▸ REQUEST
Copy these lines exactly and nothing else: from the line holding "Write the build123d" to the line holding "neck_bore_radius = 7.0", both lines included.

▸ ENTRIES
::::

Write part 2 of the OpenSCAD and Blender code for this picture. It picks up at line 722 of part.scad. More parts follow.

::::

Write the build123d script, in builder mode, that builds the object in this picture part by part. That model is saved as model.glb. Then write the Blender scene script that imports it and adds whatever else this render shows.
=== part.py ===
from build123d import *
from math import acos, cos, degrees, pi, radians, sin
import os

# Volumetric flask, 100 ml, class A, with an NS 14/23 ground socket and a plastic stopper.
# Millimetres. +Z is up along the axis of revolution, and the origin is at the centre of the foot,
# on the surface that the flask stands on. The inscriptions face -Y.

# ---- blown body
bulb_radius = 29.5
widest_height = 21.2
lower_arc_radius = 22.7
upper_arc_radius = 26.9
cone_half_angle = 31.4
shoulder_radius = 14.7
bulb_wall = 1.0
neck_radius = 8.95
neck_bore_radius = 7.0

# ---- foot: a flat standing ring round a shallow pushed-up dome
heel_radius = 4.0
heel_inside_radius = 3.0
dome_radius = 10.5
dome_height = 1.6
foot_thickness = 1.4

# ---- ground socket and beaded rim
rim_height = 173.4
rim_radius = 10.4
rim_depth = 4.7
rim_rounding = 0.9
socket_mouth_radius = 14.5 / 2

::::

▸ EXERCISE SOLUTION
Write the build123d script, in builder mode, that builds the object in this picture part by part. That model is saved as model.glb. Then write the Blender scene script that imports it and adds whatever else this render shows.
=== part.py ===
from build123d import *
from math import acos, cos, degrees, pi, radians, sin
import os

# Volumetric flask, 100 ml, class A, with an NS 14/23 ground socket and a plastic stopper.
# Millimetres. +Z is up along the axis of revolution, and the origin is at the centre of the foot,
# on the surface that the flask stands on. The inscriptions face -Y.

# ---- blown body
bulb_radius = 29.5
widest_height = 21.2
lower_arc_radius = 22.7
upper_arc_radius = 26.9
cone_half_angle = 31.4
shoulder_radius = 14.7
bulb_wall = 1.0
neck_radius = 8.95
neck_bore_radius = 7.0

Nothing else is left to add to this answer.